Nefesimizi tutup hologramımız çıkmış mı diye spot ışığının altında bakıyoruz. Evet, köpeğimizin dört ayağı, ve gövdesinin alt kısmı bakırdan küf yeşili tonlarına kadar gayet net şekilde görünüyor. Açısını değiştirerek köpeciğimizin başını da görüyoruz ancak zorlukla. Yine de ilk hologramımızı yapmış olmanın coşkusuyla bir de gün ışığında bakmak için dışarı akın ediyoruz. Elindeki camı birbirinin elinden kapan dört kişiye duvara sıva yapan işçiler şaşkınlıkla bakıyorlar ancak onlara aldırmıyoruz. İlk testimiz başarılı!
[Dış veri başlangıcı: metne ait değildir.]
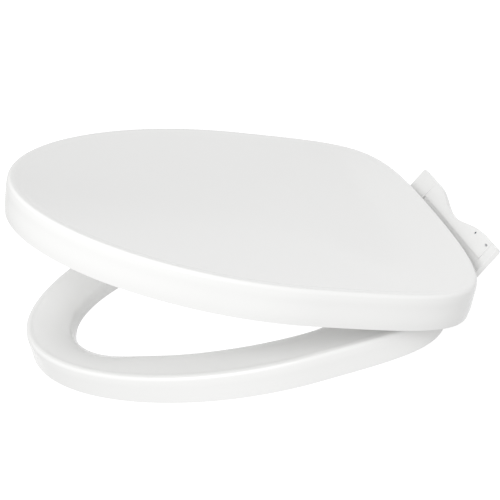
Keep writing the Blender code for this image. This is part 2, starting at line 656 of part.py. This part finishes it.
def pipe(route, radius, sides=12):
    """A bent round bar with flat ends, lying in one level plane."""
    bm = bmesh.new()
    rings = []
    for n, point in enumerate(route):
        ahead = route[min(n + 1, len(route) - 1)] - route[max(n - 1, 0)]
        across = Vector((-ahead.y, ahead.x, 0.0)).normalized()
        up = Vector((0.0, 0.0, 1.0))
        turns = [2 * math.pi * i / sides for i in range(sides)]
        rings.append([bm.verts.new(point + radius * (math.cos(a) * across + math.sin(a) * up))
                      for a in turns])
    for here, there in zip(rings, rings[1:]):
        for i in range(sides):
            j = (i + 1) % sides
            bm.faces.new((here[i], here[j], there[j], there[i]))
    bm.faces.new(rings[0])
    bm.faces.new(rings[-1])
    return bm


def electric_parts():
    board = block((24 * MM, 75 * MM), (-99 * MM, -30 * MM), (5.3 * MM, 6.9 * MM))
    add("control_board", board, None, (0.02, 0.20, 0.08), 0.5)
    on_board = 7.2 * MM
    windings = block((30 * MM, 56 * MM), (-58 * MM, -34 * MM), (on_board, 13.8 * MM))
    transformer = add("transformer", windings, None, (0.8, 0.65, 0.1), 0.5)
    join(transformer, core=block((35 * MM, 51 * MM), (-61 * MM, -31 * MM), (on_board, 12.8 * MM)))
    relay = prism(rounded((30 * MM, 48 * MM), (-90 * MM, -72 * MM), MM), on_board, 13.2 * MM)
    add("heater_relay", relay, None, (0.05, 0.15, 0.4), 0.4)
    gland = [(2.6, -91.0), (4.6, -91.0), (5.6, -88.6), (5.6, -86.3), (4.0, -86.3), (4.0, -80.0), (2.6, -80.0)]
    gland = lathe([(r * MM, d * MM) for r, d in gland], "X", (0.0, GLAND_Y, PIPE_Z))
    add("cable_gland", gland, None, GREY, 0.5)


def main():
    clear_scene()
    seat = pivot("seat_axis", (0.0, 0.0, AXIS_Z), SEAT_OPEN)
    lid = pivot("lid_axis", (0.0, 0.0, 0.0), LID_OPEN, seat)
    base_cover()
    hinge_covers()
    base_tray()
    mounting_plate()
    buttons()
    hinge_bracket()
    dampers(seat, lid)
    nozzle()
    nozzle_drive()
    water_parts()
    electric_parts()
    seat_upper_shell(seat)
    seat_lower_shell(seat)
    seat_heater(seat)
    seat_bumpers(seat)
    seat_hinges(seat)
    lid_shell(lid)
    lid_bumpers(lid)
    lid_hinges(lid)


main()
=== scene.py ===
"""Visual model of a slim electric bidet seat with its ring and its lid part open.

The lid, the ring and the ring's bottom plate are made here as smooth moulded shells, on the sizes of the
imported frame. The other pieces are the frame's own nodes, with softened edges and a finish of their own.
"""
import json
import math

import bmesh
import bpy
import numpy as np
from mathutils import Matrix, Vector


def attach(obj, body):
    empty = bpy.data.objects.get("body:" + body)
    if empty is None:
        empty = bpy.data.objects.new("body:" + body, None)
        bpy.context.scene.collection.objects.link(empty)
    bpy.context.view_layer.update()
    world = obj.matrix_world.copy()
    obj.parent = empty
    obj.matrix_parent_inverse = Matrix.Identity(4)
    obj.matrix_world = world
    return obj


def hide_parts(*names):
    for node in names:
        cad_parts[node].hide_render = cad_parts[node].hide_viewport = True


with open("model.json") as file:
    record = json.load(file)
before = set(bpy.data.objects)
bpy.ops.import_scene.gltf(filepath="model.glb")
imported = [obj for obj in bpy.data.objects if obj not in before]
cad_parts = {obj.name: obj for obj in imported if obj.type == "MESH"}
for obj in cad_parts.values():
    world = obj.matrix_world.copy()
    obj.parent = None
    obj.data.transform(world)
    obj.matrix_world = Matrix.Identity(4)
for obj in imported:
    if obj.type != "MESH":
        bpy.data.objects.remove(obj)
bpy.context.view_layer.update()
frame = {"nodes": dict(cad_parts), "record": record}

MM = 0.001

# Sizes that the frame was made to
AXIS_Z = 32.5 * MM  # the hinge axis above the deck
AXIS_OVER_RING = 22.5 * MM  # the hinge axis above the underside of the closed ring
RING_OPEN = math.radians(38.0)
LID_OPEN = math.radians(59.3)
RING = dict(reach=401.3 * MM, half=180.6 * MM, widest=158.6 * MM, rear=-15.7 * MM,
            pulls=(0.52, 0.51, 0.82, 1.03))
HOLE = dict(reach=357.8 * MM, half=121.9 * MM, widest=154.8 * MM, rear=-72.5 * MM,
            pulls=(0.70, 0.36, 0.59, 0.60))
LID = dict(reach=405.2 * MM, half=190.8 * MM, widest=158.6 * MM, rear=11.6 * MM,
           pulls=(0.52, 0.51, 0.88, 1.00))
BOWL_DEPTH = 17.0 * MM
BOWL_MIDDLE = (0.0, -190.0 * MM)
FRONT_ROLL = 6.0 * MM  # how much deeper the seat rolls into its opening at the front
STEPS = 64  # stations on each quarter of an outline
ROWS = 5  # rows between two given rows of a section
SHARP = math.radians(38.0)  # an edge that turns more than this stays crisp

# Studio
FLOOR_RADIUS = 12.0
WALL_RADIUS = 11.9
WALL_HEIGHT = 24.0  # half of it stands above the floor
ROOM_LIGHT = 0.67
KEY_PLACE = (1.65, 0.20, 2.12)
KEY_AIM = (0.0, -0.15, 0.15)
KEY_SIZE = 2.0
KEY_WATTS = 38.0


# Camera, floor and light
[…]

Heyecanla karanlık odaya dönüp bir hologram daha yapıyoruz. Her şeyi yapan ikinci şanslı kişi benim. Pozlama süresinde ufak bir değişiklik dışında aynı işlemleri yapıyorum ve sonuç benzer çıkıyor. Üçüncü denememizi başka bir kutu filmden yapıyoruz, sonuç daha iyi değil. Hocamız köpeğin ayaklarının net çıkmasını filmin film taşıyıcıya sabitlendiği kısmı olmasına bağlıyor. Titreşime dair aldığımız önlemlerin filmin taşıyıcıdan uzak kısmında yetersiz kaldığını ve köpeğin başının o nedenle net çıkmadığını söylüyor. Karanlık odada geçirdiğimiz saatler bizi sabrımızın sınırına yaklaştırdığından son bir deneme yapıp bırakmaya karar veriyoruz. Bu sefer hem daha küçük bir obje hem de daha yeni bir film paketi deneyeceğiz. Köpeğin önüne metal prenses Leila heykelini yerleştiriyoruz. Daha küçük ve ince bir filmle yaptığımız tek deneme tek kelimeyle mükemmel sonuç veriyor.



Prenses Leilamızın arkasında tamamı görünen köpeğimizle son hologramımız belki en şahane kompozisyon değil ancak netliği ve yansıttığı renkler bütün bu çabaya değdiğini gösteriyor. Hocamıza sağladığı imkanlardan ve ayırdığı zamandan ötürü teşekkür ediyor, banyoları boşaltıp karanlık odayı temiz bir şekilde bırakıyoruz. Hologramlarımız sadece meşakkatli çabamızın ele gelir ürünü olmaktan öte istediğim her şeyi yapabileceğimin de kanıtı oldu.